Will eating fat make me fat?
When it comes to dieting, fat often gets a bad rap. But did you know there are four different types of fat that are not all created equally? Healthy fats are an essential part of our diets and are actually beneficial to our health. Unhealthy fats, on the other hand, are linked to various health problems and should be avoided as much as possible.
First things first, what is fat?
Just like protein and carbohydrates, fat is one of the essential macronutrients that we get from our diets. Found in both plant and animal sources, fat has about 9 calories (or about 37kJ) per gram, and should make up 20-35% of your total energy intake.
Why do we need fat?
- Supports cell growth and promotes lean tissue
- Promotes brain development and function
- Keeps us feeling satisfied and satiated
- Protects our organs
- Allows us to absorb fat-soluble vitamins (A, D, E, and K)
- Keeps our blood sugar and energy levels stable
- Produces important hormones
- Helps our hair and skin to glow
- Improves our lipid profile and lowers our risk of heart disease (when healthy fats replace unhealthy fats)
What are healthy fats?
Healthy fats are unsaturated fats as they are good for our heart health. There are two kinds of unsaturated fats: monounsaturated and polyunsaturated (both of which are equally beneficial). They help improve our cholesterol levels by increasing our HDL (good) levels and decreasing our LDL (bad) levels, which reduces our overall risk of heart disease.
Unsaturated fats are mostly found in plant foods like nuts and seeds, as well as oily fish. If you have a look at the Fodbods nutrition panels, you’ll notice they’re mostly made up of healthy fats due to the high content of nuts.
Note: be mindful of almonds, cashews and pistachios as they are high FODMAP
What are unhealthy fats?
Saturated and trans fats are the unhealthy fats that you want to limit.
Research has shown they increase hepatic and visceral fat which may cause weight gain. They’re also very bad for our heart health – saturated and trans fats (in particular) elevate LDL (bad) levels and suppress HDL (good) levels. Additionally, several studies have reported associations between unhealthy fats and diabetes due to increased insulin resistance.

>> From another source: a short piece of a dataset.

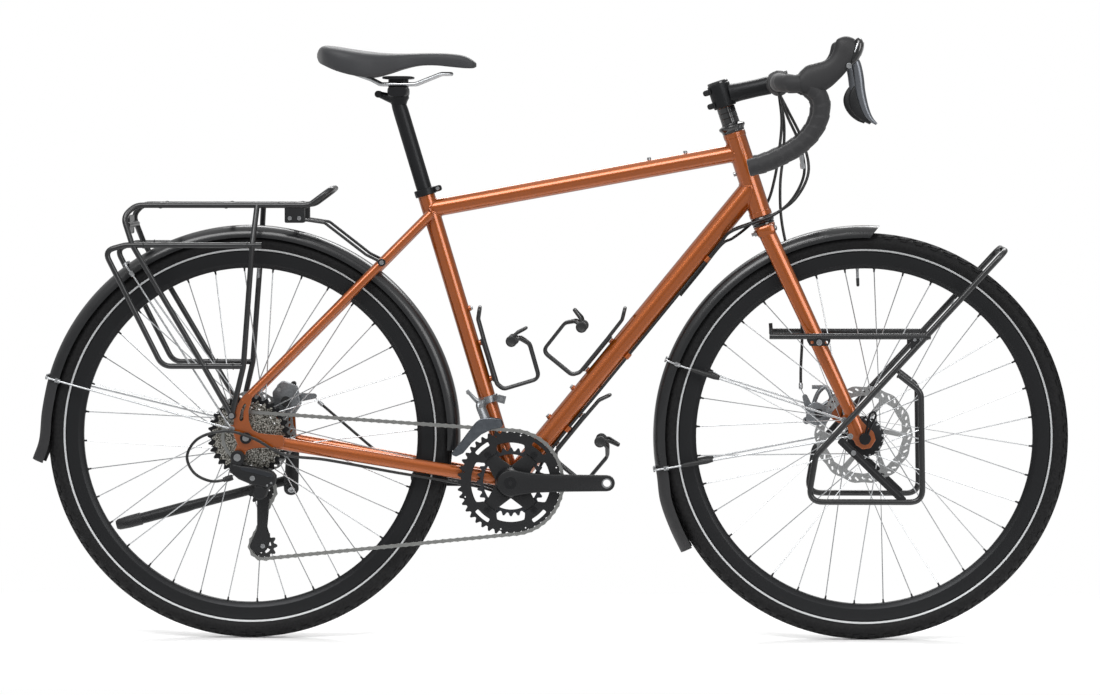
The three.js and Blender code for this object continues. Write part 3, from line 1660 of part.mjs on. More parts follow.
const ringThickness = 3;
const outerRingInner = 58;
const spiderThickness = 5;
const innerRingLine = chainLine - ringThickness - spiderThickness - gap;
const innerRingOuter = 53;
const innerRingInner = 40;
const armInnerPlace = 54;
const armOuterPlace = 66;
const armHalfDepth = 17;
const armTipRadius = 14;
const crankBossRadius = 24;
const boltCircleRadius = 64;
const spiderArmHalf = 9;
const leftArmInner = 50;
const axleEnd = 60;

function chainringOuter() {
  const outer = chainringPitchRadius - chainHalfHeight - runningGap;
  const half = ringThickness / 2;
  const profile = [
    [outerRingInner, -half],
    [outer, -half],
    [outer, half],
    [outerRingInner, half],
  ];
  return turned(beside(bracket, -chainLine), profile, wheelSegments);
}

function chainringInner() {
  const half = ringThickness / 2;
  return turned(
    beside(bracket, -innerRingLine),
    [
      [innerRingInner, -half],
      [innerRingOuter, -half],
      [innerRingOuter, half],
      [innerRingInner, half],
    ],
    wheelSegments,
  );
}

const spiderDegrees = [50, 130, 230, 310];

function crankRight() {
  const outerFace = -chainLine + ringThickness / 2 + gap;
  const innerFace = outerFace + spiderThickness - gap;
  const arms = spiderDegrees.map((degrees) =>
    strut(
      beside(bracket, (outerFace + innerFace) / 2),
      polar(bracket, boltCircleRadius, degrees, (outerFace + innerFace) / 2),
      crankBossRadius * 0.8,
      spiderArmHalf,
      (innerFace - outerFace) / spiderArmHalf,
      6,
    ),
  );
  const end = bracketShellWidth / 2 + leftCupDepth + leftArmInner;
  return join(
    rod(beside(bracket, -armOuterPlace), beside(bracket, innerFace), crankBossRadius, tubeSides),
    rod(beside(bracket, outerFace), beside(bracket, axleEnd), crankAxleRadius, tubeSides),
    arms.map((arm) => cut(arm, slab(innerFace, end), slab(-end, outerFace))),
    crankArm(1, -armOuterPlace, -armInnerPlace),
  );
}

function slab(from, to) {
  const reach = 3 * chainringPitchRadius;
  return box([bracket.x - reach, bracket.x + reach], [from, to], [bracket.z - reach, bracket.z + reach]);
}

function crankArm(heading, low, high) {
  const tip = at(bracket.x + heading * crankLength, 0, bracket.z);
  const middle = (low + high) / 2;
  const hole = rod(beside(tip, low - overrun), beside(tip, high + overrun), armTipRadius / 2, 12);
  return cut(
    join(
      strut(beside(bracket, middle), beside(tip, middle), armHalfDepth, armTipRadius * 0.9, 0.5, 4),
      rod(beside(bracket, low), beside(bracket, high), crankBossRadius, tubeSides),
      rod(beside(tip, low), beside(tip, high), armTipRadius, tubeSides),
    ),
    hole,
    slab(high, high + 5 * armTipRadius),
    slab(low - 5 * armTipRadius, low),
  );
}

function crankLeft() {
  const outer = armOuterPlace;
  return cut(
    crankArm(-1, leftArmInner, outer),
    rod(
      beside(bracket, leftArmInner - overrun),
      beside(bracket, axleEnd + gap),
      crankAxleRadius + gap,
      tubeSides,
    ),
  );
}

// Front derailleur: a band on the seat tube and a cage over the chain

const changerHeight = 145;
const changerBandHeight = 12;
const changerWall = 3.5;
const changerPlateWall = 1.2;
const changerOuterY = 49.6;
const changerInnerY = 40.4;
const changerInnerRadius = 88;
const changerOuterRadius = 108;
const changerStartDegrees = 96;
const changerEndDegrees = 148;
const changerSteps = 6;
const changerArmY = 30;
const changerArmHalf = 10;
const changerArmShares = { top: [-0.359, 0.897], foot: [-0.276, 0.662], horn: [-0.524, 1.09] };

// A piece of the changer's arc, seen from the side, between two radii.
function changerBand(start, end, outer, inner, steps) {
  const centre = at(0, 0, 0);
  const ring = [
    ...arcAround(centre, outer, start, end, steps),
    ...arcAround(centre, inner, end, start, steps),
  ];
  return ring.map((point) => [point.x, point.z]);
}

function frontDerailleur() {
  const low = along(bracket, seatUp, changerHeight - changerBandHeight / 2);
  const high = along(bracket, seatUp, changerHeight + changerBandHeight / 2);
  const bandRadius = seatTubeRadius + gap + changerWall;
  const [start, end] = [changerStartDegrees, changerEndDegrees];
  const [inner, outer] = [changerInnerRadius, changerOuterRadius];
  const outline = changerBand(start, end, outer, inner, changerSteps);
  const outerPlate = [-changerOuterY - changerPlateWall, -changerOuterY];
  const innerPlate = [-changerInnerY, -changerInnerY + changerPlateWall];
  const across = [outerPlate[0], innerPlate[1]];
  const wall = 2 * changerPlateWall;
  const armTop = placed(bracket, changerHeight, changerArmShares.top, -changerArmY);
  const footY = -changerInnerY + changerPlateWall + changerArmHalf * 0.5;
  const armFoot = placed(bracket, changerHeight, changerArmShares.foot, footY);
  const horn = placed(bracket, changerHeight, changerArmShares.horn, -changerArmY * 0.8);
  const post = along(bracket, seatUp, changerHeight);
  return cut(
    join(
      rod(low, high, bandRadius, tubeSides),
      rod(post, armTop, changerArmHalf * 0.9, railSides),
      strut(armTop, armFoot, changerArmHalf, changerArmHalf * 0.7, 0.8, railSides),
      rod(armTop, horn, changerArmHalf / 2, railSides),
      plate(bracket, outline, ...outerPlate),
      plate(bracket, outline, ...innerPlate),
      plate(bracket, changerBand(start + 1, start + 9, outer - wall / 2, outer - 2 * wall, 1), ...across),
      plate(bracket, changerBand(end - 9, end - 1, outer - wall, inner + 2 * wall, 1), ...across),
    ),
    rod(along(low, seatUp, -bandRadius), along(high, seatUp, bandRadius), seatTubeRadius + gap, tubeSides),
  );
}

// Rear derailleur: a body under the hanger and the long cage that carries both pulleys

const knuckleRadius = 12;
const knuckleDepth = 16;
// The cage plates' outline: shares of the distance between the pulleys, from the guide pulley
const pulleyCageShares = [
  [-0.085, 0.128], [0.106, 0.128], [0.128, -0.213], [0.085, -0.66], [0.149, -0.894],
  [0.064, -1.106], [-0.128, -1.128], [-0.234, -1.021], [-0.085, -0.681],
];

function rearDerailleur() {
  const hangerFace = -dropoutOuter - gap;
  const bodyOuter = hangerFace - knuckleDepth;
  const guide = beside(guidePulley, 0);
  const tension = beside(tensionPulley, 0);
  const outline = scaled(guide.distanceTo(tension), pulleyCageShares);
  const outerPlate = [-cageOuterY - cagePlateWall, -cageOuterY];
  const innerPlate = [-cageInnerY, -cageInnerY + cagePlateWall];
  const pins = [guide, tension].map((place) =>
    rod(beside(place, outerPlate[0]), beside(place, innerPlate[1]), pulleyPinRadius, rodSides),
  );
  return join(
    rod(beside(hanger, bodyOuter), beside(hanger, hangerFace), knuckleRadius, tubeSides),
    strut(
      beside(hanger, hangerFace - knuckleRadius),
      beside(guide, (outerPlate[0] + bodyOuter) / 2),
      knuckleRadius,
      knuckleRadius,
      0.7,
      rodSides,
    ),
    rod(beside(guide, bodyOuter + knuckleDepth / 5), beside(guide, outerPlate[1]), knuckleRadius, tubeSides),
    plate(guide, outline, ...outerPlate),
    plate(guide, outline, ...innerPlate),
    pins,
  );
}

// Cables: each route's points are chosen by hand

const longCableSteps = 34;
const shortCableSteps = 16;
const cableSeat = 1.2;

// A point of a cable that lies along the underside of the down tube.
function underTube(share, y) {
  const place = between(bracket, downTubeFront, share);
  const drop = Math.sqrt((downTubeRadius + cableRadius + cableSeat) ** 2 - y ** 2);
  return beside(along(place, downTubeUnder, drop), y);
}

function cable(points) {
  const steps = points.length > 12 ? longCableSteps : shortCableSteps;
  return sweep(smooth(points, steps), ringOutline(cableRadius, rodSides), upward);
}

const rearBrakeRoute = [
  at(395, 60, 937.6), at(412, 58, 905), at(438, 45, 850), at(446, 34, 800), at(424, 30, 756),
  at(392, 28, 732), at(352, 27, 716), at(312, 20, 700), underTube(0.84, 13), underTube(0.6, 13),
  underTube(0.35, 13), underTube(0.12, 13), at(-50, 13, 245), at(-85, 17, 253), at(-112, 23, 262),
  at(-160, 28, 271), at(-230, 38, 284), at(-280, 52, 303), at(-308, 55, 324), at(-350, 54, 360),
  at(-400, 53, 403),
];
const rearShiftRoute = [
  at(395, -60, 937.6), at(408, -58, 900), at(430, -46, 850), at(438, -34, 800), at(418, -30, 756),
  at(388, -28, 730), at(350, -27, 715), at(310, -20, 698), underTube(0.84, -13), underTube(0.6, -13),
  underTube(0.35, -13), underTube(0.12, -13), at(-50, -13, 245), at(-85, -17, 252), at(-112, -24, 261),
  at(-180, -31, 274), at(-260, -40, 288), at(-380, -58, 311), at(-448, -84, 322), at(-500, -92, 350),
  at(-545, -94, 362), at(-594, -94, 348), at(-612, -92, 318), at(-600, -90, 290), at(-572, -87, 276),
  at(-546, -85, 278),
];
const frontShiftRoute = [
  at(395, 36, 937.6), at(400, 34, 890), at(396, 30, 840), at(388, 27, 790), at(376, 27, 750),
  at(352, 34, 717), at(316, 16, 688), underTube(0.84, 3), underTube(0.74, 3), underTube(0.66, 3),
];
const frontBrakeRoute = [
  at(395, 84, 938.4), at(404, 86, 890), at(404, 84, 840), at(398, 76, 780), at(400, 70, 720),
  at(412, 66, 660), at(430, 66, 590), at(436, 64, 520), at(434, 60, 460), at(434, 54, 428),
];

// Assembly

addPiece("main_frame", mainFrame(), materials.copper);
addPiece("rear_frame", rearFrame(), materials.copper);
addPiece("seat_clamp", seatClamp(), materials.blackMetal);
addPiece("seat_post", seatPost(), materials.blackMetal);
addPiece("saddle_rails", saddleRails(), materials.silver);
addPiece("saddle", saddle(), materials.black);
addPiece("headset_upper", headsetUpper(), materials.blackMetal);
addPiece("headset_lower", headsetLower(), materials.blackMetal);
addPiece("fork", fork(), materials.copper);
addPiece("stem", stem(), materials.blackMetal);
addPiece("handlebar", handlebar(barRadius), materials.black);
for (const [name, hand] of Object.entries(sides)) {
  addPiece(`hood_${name}`, hood(hand), materials.rubber);
  addPiece(`lever_${name}`, lever(hand), materials.blackMetal);
}
const rearGuard = mudguard(rearAxle, rearGuardStart, rearGuardEnd, rearFlapShares);
const frontGuard = mudguard(frontAxle, frontGuardStart, frontGuardEnd, frontFlapShares);
addPiece("rear_mudguard", rearGuard, materials.black);
addPiece("front_mudguard", frontGuard, materials.black);
addPiece("rear_stays", rearStays(), materials.silver);
for (const [name, stay] of Object.entries(frontStays)) {
  addPiece(name, frontStay(stay), materials.silver);
}
addPiece("rear_rack", rearRack(), materials.blackMetal);
addPiece("front_rack", frontRack(), materials.blackMetal);
for (const [name, seat] of Object.entries(cageSeats)) {
  addPiece(name, bottleCage(seat), materials.blackMetal);
}
addPiece("stand_bracket", standBracket(), materials.blackMetal);
addPiece("stand_leg", standLeg(), materials.blackMetal);
addPiece("front_calliper", calliper(frontAxle, frontCalliperShares), materials.blackMetal);
addPiece("rear_calliper", calliper(rearAxle, rearCalliperShares), materials.blackMetal);
addPiece("front_brake_arm", brakeArm(frontArmPivot, frontArmDegrees), materials.blackMetal);
addPiece("rear_brake_arm", brakeArm(rearArmPivot, rearArmDegrees), materials.blackMetal);
addPiece("front_tyre", tyre(frontAxle), materials.rubber);
addPiece("front_rim", rim(frontAxle, valveDegrees.front), materials.blackMetal);
addPiece("front_hub", frontHub(), materials.blackMetal);
addPiece("front_rotor", rotor(frontAxle), materials.steel);
addPiece("front_axle", frontAxleShaft(), materials.blackMetal);
addPiece("rear_tyre", tyre(rearAxle), materials.rubber);
addPiece("rear_rim", rim(rearAxle, valveDegrees.rear), materials.blackMetal);
addPiece("rear_hub", rearHub(), materials.blackMetal);
addPiece("rear_rotor", rotor(rearAxle), materials.steel);
addPiece("rear_axle", rearAxleShaft(), materials.blackMetal);
const spokeInset = hubFlangeThickness + spokeHalf + gap;
for (const [name, hand] of Object.entries(sides)) {
  const frontPlace = frontFlangePlace - spokeInset;
  const rearPlace = (hand < 0 ? rearRightFlange : rearLeftFlange) - spokeInset;
  const front = spokes(frontAxle, frontFlangeRadius - spokeHoleInset, frontPlace, hand);
  const rear = spokes(rearAxle, rearFlangeRadius - spokeHoleInset, rearPlace, hand);
  addPiece(`front_spokes_${name}`, front, materials.steel);
  addPiece(`rear_spokes_${name}`, rear, materials.steel);
}
addPiece("cassette", cassette(), materials.steel);
addPiece("guide_pulley", pulley(guidePulley), materials.black);
addPiece("tension_pulley", pulley(tensionPulley), materials.black);
addPiece("chain", chain(), materials.steel);
addPiece("chainring_outer", chainringOuter(), materials.blackMetal);
addPiece("chainring_inner", chainringInner(), materials.steel);
addPiece("crank_right", crankRight(), materials.blackMetal);
addPiece("crank_left", crankLeft(), materials.blackMetal);
addPiece("front_derailleur", frontDerailleur(), materials.silver);
addPiece("rear_derailleur", rearDerailleur(), materials.blackMetal);
addPiece("rear_brake_cable", cable(rearBrakeRoute), materials.rubber);
addPiece("rear_shift_cable", cable(rearShiftRoute), materials.rubber);
addPiece("front_shift_cable", cable(frontShiftRoute), materials.rubber);
addPiece("front_brake_cable", cable(frontBrakeRoute), materials.rubber);

export default bicycle;
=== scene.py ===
import json
import math

import bmesh
import bpy
from mathutils import Matrix, Vector


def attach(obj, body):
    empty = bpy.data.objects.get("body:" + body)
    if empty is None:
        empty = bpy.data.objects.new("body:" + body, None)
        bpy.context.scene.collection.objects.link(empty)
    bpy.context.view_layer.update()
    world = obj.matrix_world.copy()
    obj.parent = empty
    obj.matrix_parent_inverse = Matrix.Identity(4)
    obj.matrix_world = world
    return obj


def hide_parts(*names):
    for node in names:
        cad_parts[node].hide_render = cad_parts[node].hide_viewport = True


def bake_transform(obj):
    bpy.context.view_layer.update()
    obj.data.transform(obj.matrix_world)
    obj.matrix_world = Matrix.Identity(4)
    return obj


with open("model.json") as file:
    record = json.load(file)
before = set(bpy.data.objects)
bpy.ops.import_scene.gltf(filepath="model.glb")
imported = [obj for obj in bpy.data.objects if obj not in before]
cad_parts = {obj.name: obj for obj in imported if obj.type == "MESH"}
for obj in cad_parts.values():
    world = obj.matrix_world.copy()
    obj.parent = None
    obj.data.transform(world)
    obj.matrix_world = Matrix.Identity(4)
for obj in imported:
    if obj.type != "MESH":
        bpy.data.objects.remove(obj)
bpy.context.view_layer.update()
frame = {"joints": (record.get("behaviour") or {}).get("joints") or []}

# Shapes are worked out in millimetres and made metres in shapeMesh. Cable routes, lights and camera are in metres.
mm = 0.001
leftward = Vector((0, 1, 0))
upward = Vector((0, 0, 1))


def jointOf(name):
    return next(joint for joint in frame["joints"] if joint["name"] == name)


def jointPlace(name):
    return Vector(jointOf(name)["pos_m"]) / mm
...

Trans fats are primarily found in fried foods and should be avoided completely, whilst saturated fats are mostly found in animal products and should be eaten sparingly.
Heart Healthy Tips
- Instead of frying foods, try boiling or steaming.
- Swap butter, lard and coconut oil for olive, canola, peanut or sunflower oils.
- Aim to have fish at least one night per week.
- Use avocado instead of butter as a spread (just be mindful if you’re intolerant to sorbitol - ⅛ of a whole avocado is low FODMAP).
- Go nuts! Add them into your cereal and smoothies, toss into salads, or spread on toast.